--- begin Data provided ---

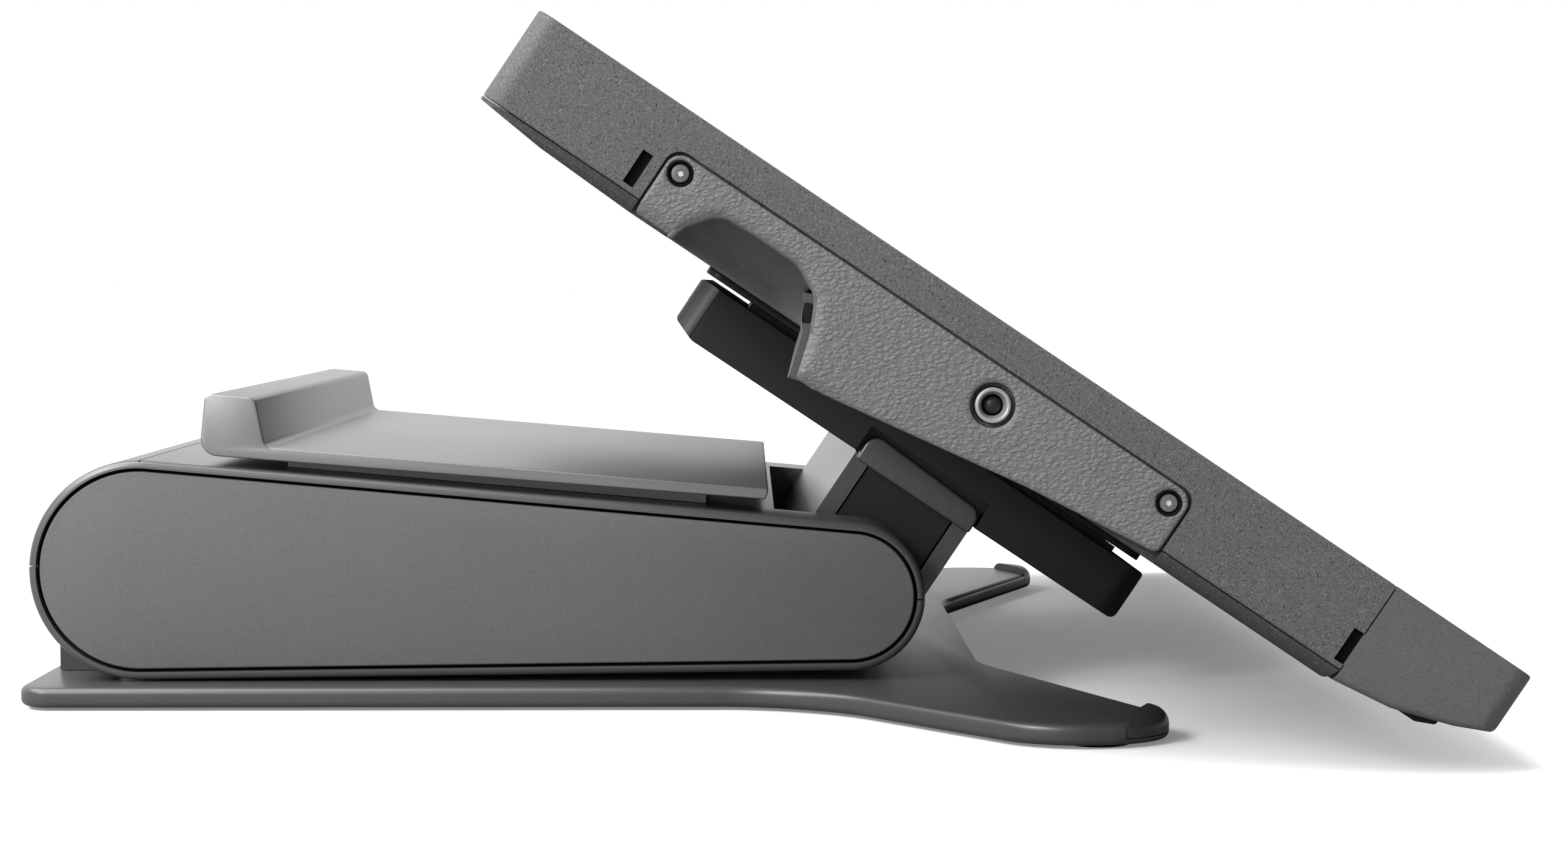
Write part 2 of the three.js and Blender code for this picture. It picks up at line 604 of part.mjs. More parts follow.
function frontCap() {
  const half = DISPLAY_WIDTH / 2;
  const rear = CASE.front + GAP;
  const side = displayOutline([
    [rear, 0, 1], [DISPLAY_LENGTH, 0, 3], [DISPLAY_LENGTH, 25.4, 4], [449, 32.8, 10], [425, 40.6, 14],
    [rear, 44, 2],
  ]);
  const plan = outline([
    [-half, -DISPLAY_LENGTH, CASE.corner], [half, -DISPLAY_LENGTH, CASE.corner], [half, -rear], [-half, -rear],
  ]);
  const hollow = displayOutline([[rear - 1, 3], [460, 3, 2], [460, 22, 4], [424, 34], [rear - 1, 38]]);
  return sideways(side, -half, half, 0, 5)
    .intersect(upright(plan, -60, 5, 0, 5))
    .subtract(sideways(hollow, -half + FRONT_CAP_WALL, half - FRONT_CAP_WALL, 0, 3))
    .subtract(bothSides(sideways(bumperOutline(GAP), BUMPER.inner - GAP, BUMPER.outer + GAP, 0, 2)));
}

// The leather-covered grip: a skin on the case's side, a handle below it and the lining of the scoop.
function grip() {
  const half = DISPLAY_WIDTH / 2;
  const outer = half + GRIP.proud;
  const under = COVER.bottom + GAP;
  const skin = half - GRIP.skin + GAP;
  const rear = GRIP.rear + GRIP.seam;
  const front = GRIP.front - GRIP.seam;
  const top = GRIP.top + GRIP.seam;
  const side = displayOutline([
    [rear, top, GRIP.corner], [front, top, GRIP.corner], [front, 41.4, 2],
    [258, 48.2, 30], [187, 59.9, 30], [161.2, 64.3, 1], [155.8, 45.7], [91, 45.7], [rear, 45.4, 2],
  ]);
  const whole = sideways(side, GRIP.inner, outer, 0, 5).intersect(handleSection());
  let body = whole.subtract(displayBox(GRIP.inner - 1, skin, 0, 400, 0, under));
  const lining = scoop(SCOOP_WALL, SCOOP_INNER - SCOOP_WALL, half - 1)
    .intersect(displayBox(300, half, 60, 200, 20, under + 1));
  body = body.add(lining);
  body = body.subtract(scoop(0, SCOOP_INNER, outer + 1));
  body = body.subtract(barrel(SOCKET.dimple, skin - 2, outer + 1, -SOCKET.along, -SOCKET.depth, 28));
  return body;
}

// The handle's rounded section across the display, shared by the grip and its lever.
function handleSection() {
  const outer = DISPLAY_WIDTH / 2 + GRIP.proud;
  const across = outline([
    [GRIP.inner, -46], [GRIP.inner, -48.5, 2], [372, -65.5, 8], [outer, -62, 6],
    [outer, -10], [GRIP.inner, -10],
  ]);
  return lengthwise(across, -GRIP.front, -GRIP.rear);
}

// An outline drawn in X and Z, extruded along Y.
function lengthwise(shape, y0, y1) {
  const geometry = extrude(shape, y1 - y0, 0, 5);
  const turn = new THREE.Matrix4().makeBasis(
    new THREE.Vector3(1, 0, 0), new THREE.Vector3(0, 0, 1), new THREE.Vector3(0, -1, 0));
  geometry.applyMatrix4(turn);
  geometry.translate(0, y1, 0);
  return solid(geometry);
}

function releaseLever() {
  const skin = DISPLAY_WIDTH / 2 - GRIP.skin;
  return sideways(displayOutline(LEVER), SCOOP_INNER + GAP, skin - GAP, 0, 2).intersect(handleSection());
}

function penSocket() {
  const outer = DISPLAY_WIDTH / 2;
  const { along, depth, ring, hole } = SOCKET;
  return barrel(ring, outer - 14, outer - 0.6, -along, -depth, 28)
    .subtract(barrel(hole, outer - 11, outer + 1, -along, -depth, 20));
}

function displayPieces() {
  const { halfWidth, rear, front, thick } = GLASS;
  const glass = upright(roundedRectangle(-halfWidth, halfWidth, -front, -rear, 3), -thick, 0, 0.4, 3);
  const panel = displayBox(-PANEL.halfWidth, PANEL.halfWidth, PANEL.rear, PANEL.front, PANEL.top, PANEL.bottom);
  const board = displayBox(-120, 120, 120, 300, 24, 26).add(displayBox(-60, 20, 150, 230, 19, 24.5));
  return [
    piece('top_case', topCase(), casePlastic()),
    piece('rear_cover', rearCover(), casePlastic()),
    piece('front_cap', frontCap(), capPlastic()),
    piece('front_glass', glass, finish(0x0b0c0e, 0.15)),
    piece('lcd_panel', panel, finish(0x8d8f92, 0.5, 0.5)),
    piece('main_board', board, finish(0x1f4a2c, 0.6)),
    ...pair('grip', grip(), gripSkin()),
    ...pair('release_lever', releaseLever(), blackPlastic()),
    ...pair('pen_socket', penSocket(), steel()),
    ...pair('bumper', sideways(bumperOutline(0), BUMPER.inner, BUMPER.outer, 0, 2), rubber()),
    ...pair('touch_ring', touchRing(), keyPlastic()),
    ...buttons(),
  ];
}

// ---------------------------------------------------------------- assembly
const tablet = new THREE.Group();

const stand = new THREE.Group();
stand.add(piece('base_plate', basePlate(), standPaint()), ...footPads(), ...legCaps());
stand.add(...pair('pedestal', pedestal(), castPaint()));
stand.add(piece('rear_pivot_shaft', crankedShaft(REAR_PIVOT), steel()));
tablet.add(stand);

const arm = new THREE.Group();
arm.add(piece('arm_upper_shell', armBody().intersect(halfSpace(1)), armPaint()));
arm.add(piece('arm_lower_shell', armBody().intersect(halfSpace(-1)), armPaint()));
arm.add(...pair('arm_side_cover', armSideCover(), coverPaint()));
arm.add(piece('arm_spine', armSpine(), castPaint()));
arm.add(...pair('counterbalance_spring', counterbalanceSpring(), steel()));
arm.add(piece('keyboard_tray', keyboardTray(), trayPaint()));
tablet.add(arm);

const linkage = new THREE.Group();
linkage.add(...pair('level_rod', levelRod(), steel()));
linkage.add(piece('front_pivot_shaft', crankedShaft(FRONT_PIVOT), steel()));
tablet.add(linkage);

const display = new THREE.Group();
display.position.set(0, REAR_TOP_EDGE.y, REAR_TOP_EDGE.z);
display.rotation.x = TILT;
display.add(...knucklePieces());
display.add(...pair('knuckle_cap', knuckleCap(), knucklePlastic()));
display.add(piece('mount_housing', mountHousing(), blackPlastic()));
display.add(piece('mount_plate', mountPlate(), castPaint()));
display.add(...displayPieces());
tablet.add(display);

// The whole object is set down with its box centred on the origin.
const extent = new THREE.Box3().setFromObject(tablet, true);
tablet.position.y = -(extent.min.y + extent.max.y) / 2;

export default tablet;
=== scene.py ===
"""Looks of a large pen display on its lifting stand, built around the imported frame.

Sizes are in millimetres and are turned to metres when a piece is settled in the frame.
The display is modelled in its own frame: x across, y rearwards along the glass, z out of the glass,
from the middle of the rear top edge. Its side outlines are given as (along, depth) from that edge.
"""
import json
import logging
import math
from dataclasses import dataclass
from enum import Enum
from typing import Optional, Sequence, Union

import bmesh
import bpy
from mathutils import Matrix, Vector


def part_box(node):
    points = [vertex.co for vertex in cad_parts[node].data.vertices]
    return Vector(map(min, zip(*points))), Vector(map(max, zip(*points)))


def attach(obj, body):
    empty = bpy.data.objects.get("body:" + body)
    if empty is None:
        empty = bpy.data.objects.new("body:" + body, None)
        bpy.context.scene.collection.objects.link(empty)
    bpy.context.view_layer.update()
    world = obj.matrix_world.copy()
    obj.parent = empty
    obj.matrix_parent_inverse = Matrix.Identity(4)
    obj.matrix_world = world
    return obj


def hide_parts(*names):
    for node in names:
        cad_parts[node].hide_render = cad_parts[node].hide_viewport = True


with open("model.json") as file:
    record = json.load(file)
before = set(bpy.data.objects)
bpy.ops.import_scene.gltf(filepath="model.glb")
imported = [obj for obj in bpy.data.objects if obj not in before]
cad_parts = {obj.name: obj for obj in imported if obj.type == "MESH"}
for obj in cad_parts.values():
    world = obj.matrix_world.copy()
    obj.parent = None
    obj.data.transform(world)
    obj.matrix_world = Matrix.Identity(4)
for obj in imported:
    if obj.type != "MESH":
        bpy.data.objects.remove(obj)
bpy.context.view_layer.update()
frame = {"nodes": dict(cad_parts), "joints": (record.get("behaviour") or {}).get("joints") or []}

MM = 0.001
LOG = logging.getLogger("pen_display")
Corner = tuple[float, ...]
Colour = tuple[float, float, float]
Operand = Union[bpy.types.NodeSocket, float]
Tint = Union[bpy.types.NodeSocket, tuple[float, float, float, float]]
FINE_SIDES = 120
EDGE_ANGLE = 32.0
CORNER_REACH = 1.25
BASE_REAR = 329.5


class Plane(Enum):
    """The plane an outline is drawn in: (y, z) along x, (x, y) along z or (x, z) along y."""

    SIDE = Matrix(((0, 0, 1, 0), (1, 0, 0, 0), (0, 1, 0, 0), (0, 0, 0, 1)))
    PLAN = Matrix(((1, 0, 0, 0), (0, 1, 0, 0), (0, 0, 1, 0), (0, 0, 0, 1)))
    FRONT = Matrix(((1, 0, 0, 0), (0, 0, -1, 0), (0, 1, 0, 0), (0, 0, 0, 1)))


class Side(Enum):
    """The user's left or right side."""

    LEFT = -1
    RIGHT = 1

    @property
    def label(self) -> str:
        """The side's name as the frame spells it."""
        return self.name.lower()

    def span(self, low: float, high: float) -> tuple[float, float]:
        """A stretch of x given for the right side, on this side and in rising order."""
        ends = sorted((self.value * low, self.value * high))
        return ends[0], ends[1]


# ---------------------------------------------------------------- mesh tools
def linked(name: str, bm: bmesh.types.BMesh) -> bpy.types.Object:
    """Turn a bmesh into a linked object with outward faces.

    Args:
        name: The object's name.
        bm: The mesh, which is freed.

    Returns:
        The new object.
    """
    bmesh.ops.recalc_face_normals(bm, faces=bm.faces[:])
    mesh = bpy.data.meshes.new(name)
    bm.to_mesh(mesh)
    bm.free()
    piece = bpy.data.objects.new(name, mesh)
    bpy.context.scene.collection.objects.link(piece)
    return piece


def reach_of(corners: Sequence[Corner], index: int) -> float:
    """How far a corner's rounding starts from it, kept within half of the shorter side.

    Args:
        corners: The outline's corners, (x, y) or (x, y, radius).
        index: Which corner.

    Returns:
        The distance along both sides.
    """
    here, before, after = (Vector(corners[i % len(corners)][:2]) for i in (index, index - 1, index + 1))
    arms = before - here, after - here
    return min(corners[index][2] / math.tan(arms[0].angle(arms[1]) / 2), 0.49 * min(a.length for a in arms))


def flat(corners: Sequence[Corner], steps: int) -> bmesh.types.BMesh:
    """A flat face through corners given as (x, y) or (x, y, radius).

    Args:
        corners: The outline's corners in order.
        steps: Segments in each rounded corner.

    Returns:
        A bmesh with the one face.
    """
    bm = bmesh.new()
    verts = [bm.verts.new((corner[0], corner[1], 0.0)) for corner in corners]
    bm.faces.new(verts)
    for index, vert in enumerate(verts):
        if len(corners[index]) > 2 and corners[index][2] > 0:
            bmesh.ops.bevel(bm, geom=[vert], offset=reach_of(corners, index), offset_type="OFFSET",
                            segments=steps, profile=0.5, affect="VERTICES", material=-1)
    return bm


def raise_face(bm: bmesh.types.BMesh, height: float) -> None:
    """Extrude a flat face upwards into a prism."""
    made = bmesh.ops.extrude_face_region(bm, geom=bm.faces[:])
    top = [item for item in made["geom"] if isinstance(item, bmesh.types.BMVert)]
    bmesh.ops.translate(bm, verts=top, vec=(0, 0, height))
    bmesh.ops.recalc_face_normals(bm, faces=bm.faces[:])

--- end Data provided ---

:: Task statement ::
Transcribe each line of the data above, unaltered, from the one where "const linkage = new THREE.Group();" appears to the one where "obj.matrix_world = world" appears, inclusive of both.

:: The response ::
const linkage = new THREE.Group();
linkage.add(...pair('level_rod', levelRod(), steel()));
linkage.add(piece('front_pivot_shaft', crankedShaft(FRONT_PIVOT), steel()));
tablet.add(linkage);

const display = new THREE.Group();
display.position.set(0, REAR_TOP_EDGE.y, REAR_TOP_EDGE.z);
display.rotation.x = TILT;
display.add(...knucklePieces());
display.add(...pair('knuckle_cap', knuckleCap(), knucklePlastic()));
display.add(piece('mount_housing', mountHousing(), blackPlastic()));
display.add(piece('mount_plate', mountPlate(), castPaint()));
display.add(...displayPieces());
tablet.add(display);

// The whole object is set down with its box centred on the origin.
const extent = new THREE.Box3().setFromObject(tablet, true);
tablet.position.y = -(extent.min.y + extent.max.y) / 2;

export default tablet;
=== scene.py ===
"""Looks of a large pen display on its lifting stand, built around the imported frame.

Sizes are in millimetres and are turned to metres when a piece is settled in the frame.
The display is modelled in its own frame: x across, y rearwards along the glass, z out of the glass,
from the middle of the rear top edge. Its side outlines are given as (along, depth) from that edge.
"""
import json
import logging
import math
from dataclasses import dataclass
from enum import Enum
from typing import Optional, Sequence, Union

import bmesh
import bpy
from mathutils import Matrix, Vector


def part_box(node):
    points = [vertex.co for vertex in cad_parts[node].data.vertices]
    return Vector(map(min, zip(*points))), Vector(map(max, zip(*points)))


def attach(obj, body):
    empty = bpy.data.objects.get("body:" + body)
    if empty is None:
        empty = bpy.data.objects.new("body:" + body, None)
        bpy.context.scene.collection.objects.link(empty)
    bpy.context.view_layer.update()
    world = obj.matrix_world.copy()
    obj.parent = empty
    obj.matrix_parent_inverse = Matrix.Identity(4)
    obj.matrix_world = world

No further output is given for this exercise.